NAIROBI – Alors que l’économie mondiale entreprend sa transformation radicale afin de se décarboner d’ici 2050, l’Afrique, est-elle capable de s’industrialiser et de se développer rapidement sans recourir aux carburants fossiles ? La réponse est « oui », résolument, pourvu que la communauté internationale parvienne à un nouveau pacte mondial en faveur l’économie verte qui se dessine.
Ce nouveau pacte mondial devrait s’appuyer sur trois engagements fondamentaux. Tout d’abord, la communauté internationale devrait lancer un fonds pour l’énergie verte qui permettrait de créer les conditions propices à une transition énergétique équitable en Afrique. Ce fonds encouragerait l’entrepreneuriat local dans les secteurs non seulement de l’énergie verte, mais de l’industrie manufacturière et des chaînes d’approvisionnement vertes, avec les conséquences sur l’accès aux marchés, ainsi que dans les innovations de la green-tech.

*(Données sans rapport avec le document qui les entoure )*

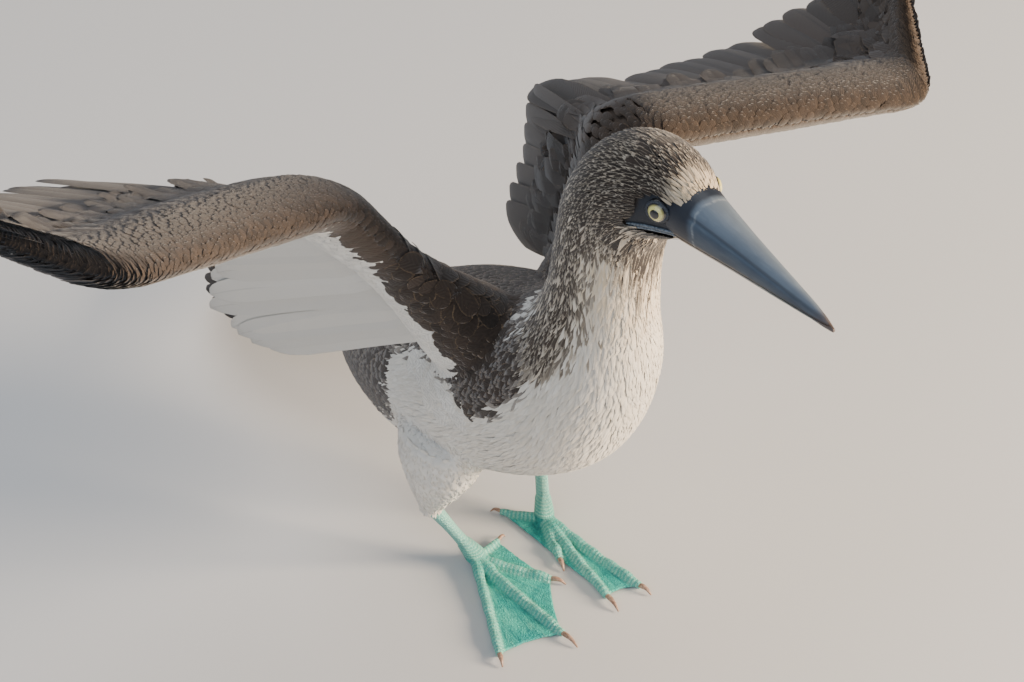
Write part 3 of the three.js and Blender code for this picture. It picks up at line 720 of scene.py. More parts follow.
def plumage(u, turn):
    """Tint and rim of each feather, brown with pale scale edges, dark with a pale streak, or white, and which are of
    the mantle and which of the neck and head."""
    chance, dice = luck.random((2, len(u)))
    brown, streaked = markings(u, turn, chance)
    vary = luck.uniform(.75, 1.3, (len(u), 1))
    tint = blend(WHITE, CREAM, .35 * ease(.2, .42, u) + .35 * chance) * luck.uniform(.9, 1.04, (len(u), 1))
    throat = (ease(.5, .64, u) * luck.uniform(.2, .9, len(u)))[:, None]
    tint = tint * (1 - throat) + WARM * 1.1 * throat
    rim = tint * 1.02
    dark = dice < brown
    faded = .75 * (1 - brown)
    tint[dark] = (blend(DARK * 1.25, GREY_CREAM, faded) * vary)[dark]
    rim[dark] = (blend(blend(GOLDEN, GREY_CREAM * .8, chance * .5), WHITE, faded) * vary)[dark]
    back_patch = (np.abs(u - .5) < .03) & (turn > 1.3) & (turn < 2.6) & (chance < .3)
    tint[back_patch], rim[back_patch] = WHITE * .8, WHITE * .8
    head = ease(.66, .78, u)
    fore = ease(.87, .95, u) * ease(.1, .6, np.sin(turn))
    chin = ease(.74, .84, u) * ease(.25, .75, -np.sin(turn))
    pale = dice < .12 * (1 - head) + .3 * chin
    neck = (chance * .999 < streaked) & ~dark & (u > .44)
    streak_dark = neck & ~pale
    streak_pale = neck & pale
    tone = blend(GREY_CREAM, WARM, .25 + .5 * fore + .3 * luck.random(len(u)))
    faded = np.maximum(ease(.15, .75, fore + .25 * (chance - .5)), (1 - streaked) * .6)
    tint[streak_dark] = blend(blend(DARK, BROWN, .1 + .5 * (1 - head)) * vary * .8, tone, faded)[streak_dark]
    crown = (.5 * ease(.7, .76, u) * ease(-.5, .3, np.sin(turn)) * (1 - fore))[:, None]
    rim[streak_dark] = (tone * luck.uniform(.45, .95, (len(u), 1)) * (1 - .35 * crown))[streak_dark]
    tint[streak_pale] = (tone * luck.uniform(.7, 1.1, (len(u), 1)))[streak_pale]
    rim[streak_pale] = (tone * 1.1)[streak_pale]
    return tint, rim, dark, neck

# %% [markdown]
# ## Feathers of the trunk, neck and head
# Real contour feathers grow in rows, overlap like tiles and shrink from about 2 cm long near the tail to a few
# millimetres round the eye. The rows below run round the spine, with each size read from the place along it.

# %% Contour feathers
def sizes_at(u, *values):
    """A measure that is given at eight places along the spine, with straight steps between them."""
    return np.interp(u, [0, .2, .36, .48, .6, .72, .88, 1], values)


root_u, root_turn = rows_over(trunk, .004, .995, lambda u: sizes_at(u, 4.2, 4.0, 3.7, 3.4, 3.6, 3.8, 3.4, 2.3),
                              lambda u: sizes_at(u, 2.1, 2.0, 1.9, 1.8, 1.65, 1.55, 1.35, 1.1), 0, FULL_TURN)
root = trunk(root_u, root_turn)
keep = bare_face(root) < luck.uniform(-.8, .6, len(root))
root_u, root_turn, root = root_u[keep], root_turn[keep], root[keep]
n = len(root)
tint, rim, is_mantle, is_neck = plumage(root_u, root_turn)
near_face = ease(-14, -1, bare_face(root))
length = sizes_at(root_u, 21, 19, 17, 15, 13.5, 12.5, 10.5, 6.4) * luck.uniform(.85, 1.15, n) * (1 - .35 * near_face)
width = sizes_at(root_u, 3.5, 3.4, 3.2, 3.0, 2.7, 2.5, 2.2, 1.7) * luck.uniform(.85, 1.15, n)
brown_here = markings(root_u, root_turn, .5)[0]
width = width * np.where(is_mantle, 1 + 1.7 * brown_here**3, 1.0) * (1 - .2 * near_face)
yaw = luck.normal(0, .13, n) + .1 * np.sin(root_u * 47 + root_turn * 5)
ruffle = .35 * is_mantle * luck.uniform(.5, 1.5, n) * (1 - .5 * near_face)
tip_lift = sizes_at(root_u, .35, .35, .35, .4, .5, .5, .4, .3) + ruffle
ROOT_DEPTH = .8
middle, side, out = lie(trunk, root_u, root_turn, -np.cos(yaw), np.sin(yaw), length, SOFT_TIP, -ROOT_DEPTH, tip_lift,
                        (.002, .01))
middle, side, out, free = settle(middle, out, .5 + (tip_lift + ROOT_DEPTH)[:, None] * SOFT_TIP[:, 0])
half = width[:, None] / 2 * SOFT_TIP[:, 1]
crown = half * np.where(is_mantle, .07, np.where(is_neck, .09, .045))[:, None] * 2
home = np.stack([.01 + .48 * (root_turn % FULL_TURN) / FULL_TURN, .01 + .98 * root_u], 1)
thinned = luck.random(n) < 1 - .34 * brown_here**3
for name, part, material, slot in (
        ("mantle_feathers", is_mantle & thinned, SMALL, "brown_plumage"),
        ("head_and_neck_feathers", is_neck & ~is_mantle, STREAKED, "streaked_plumage"),
        ("breast_and_belly_feathers", ~is_mantle & ~is_neck, DOWN, "white_plumage")):
    feathers(name, part & free, middle, side, out, half, crown, .12, 4, tint, rim, home, material, slot,
             soft=material is not SMALL)

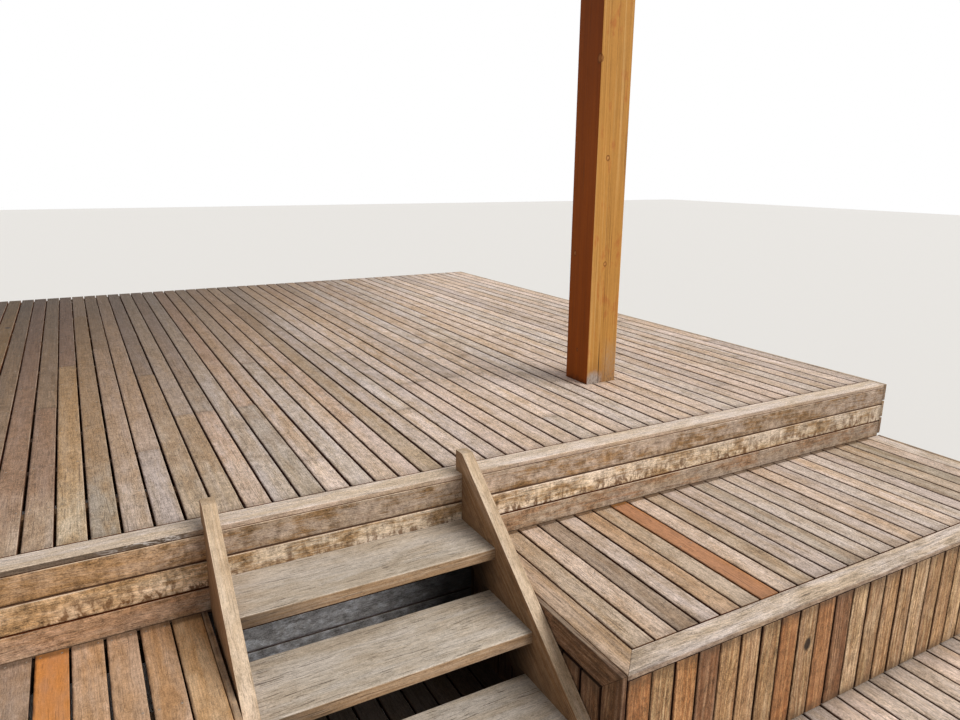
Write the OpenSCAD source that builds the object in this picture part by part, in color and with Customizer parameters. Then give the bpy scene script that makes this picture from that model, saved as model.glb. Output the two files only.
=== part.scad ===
// Wooden deck stairs: an upper deck, two platforms at mid height, the open
// flight of steps between them and the lower deck at its foot, all in boards.
// Millimetres. +Z is up and +Y is back, away from the foot of the steps. The
// origin is on the ground, under the middle of the whole plan.

/* [Boards] */
// Width of every deck, fascia and skirt board
board_w = 90; // [70:1:140]
// Thickness of every deck, fascia and skirt board
board_t = 19; // [16:1:32]
// Size of the eased edges of the boards
board_ease = 2; // [0.5:0.5:4]
// Gap between two lengths of board that meet over a joist
joint_gap = 1.5; // [0.5:0.5:3]
// Least gap between two deck boards
deck_gap = 4; // [2:0.5:8]
// Gap between fascia boards
fascia_gap = 6; // [2:0.5:10]
// Least gap between skirt boards
skirt_gap = 4; // [2:0.5:12]
// Gap left in a mitred joint
mitre_gap = 1; // [0.4:0.1:2]
// Gap between the ends of boards and what they stop against
end_gap = 2; // [0.5:0.5:4]
// Gap where the end of one framing timber meets the side of another
butt_gap = 0.3; // [0.2:0.1:1]
// Gap between a border and the upright board or fascia under it
under_gap = 2.5; // [0.5:0.5:3]
// Clear height under the skirts
skirt_clear = 4; // [2:1:20]

/* [Upper deck] */
// Width of the upper deck over its side fascias
deck_w = 5240; // [4600:10:6500]
// Depth of the upper deck from its front edge to its rear edge
deck_d = 5080; // [2400:10:6000]
// Number of boards in the front fascia
fascia_rows = 3; // [2:1:3]

/* [Flight] */
// Clear width between the stringers
clear_w = 900; // [700:10:1200]
// Distance from the deck's left side to the middle of the flight
flight_x = 2153; // [1700:1:2400]
// Rise from one tread to the next, and from the top tread to the deck
tread_rise = 187; // [150:1:200]
// Rise from the lower deck to the bottom tread
foot_rise = 206; // [150:1:220]
// Going from one nosing to the next
going = 253; // [240:1:300]
// Depth of the middle and bottom treads
tread_d = 290; // [270:1:320]
// Thickness of the treads
tread_t = 45; // [35:1:60]
// Radius of the rounded front edges of the treads
nosing_r = 6; // [2:0.5:12]
// Distance from the deck's front edge to the top nosing
first_going = 259; // [240:1:290]
// Depth of the trench that holds each tread end
housing_d = 12; // [6:1:20]
// Play of a tread in its trenches
housing_play = 0.3; // [0.2:0.1:1]
// Depth of the stringer boards, square to their edges
stringer_d = 290; // [260:1:340]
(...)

Deuxièmement, si l’Afrique reste pauvre en dépit de ses grandes richesses en minerais et en produits de base, c’est parce qu’elle exporte ses matières premières ; cela doit être reconnu au niveau mondial et faire l’objet d’un consensus. La communauté internationale devrait refuser le statu quo et, ce qui constituerait le troisième pilier du pacte mondial, développer un cadre d’investissement pour l’industrie manufacturière verte en Afrique.
Ce cadre pourrait prendre la forme de coentreprises et de partenariats stratégiques mondiaux afin de construire des usines manufacturières en Afrique, la priorité étant donné aux projets verts. C’est grâce à la production manufacturière et au développement d’une économie de valeur ajoutée que l’Afrique peut obtenir une industrialisation rapide, des transferts de technologie et une réduction substantielle de la pauvreté.
Le Kenya offre un modèle pour réinventer la transition énergétique. Nous souhaitons bâtir une société numérique durable de la connaissance, qui représente la diversité, soit ouverte, inclusive et démocratique. Elle reposera sur la recherche, l’innovation et la gestion prudente de nos ressources naturelles dans le cadre d’une économie diversifiée et bien conduite. Nous voulons devenir un leader mondial dans tous les domaines de l’économie verte, y compris la finance, les technologies de l’information et de la communication (TIC), la science des données, la recherche et le développement et l’industrie manufacturière.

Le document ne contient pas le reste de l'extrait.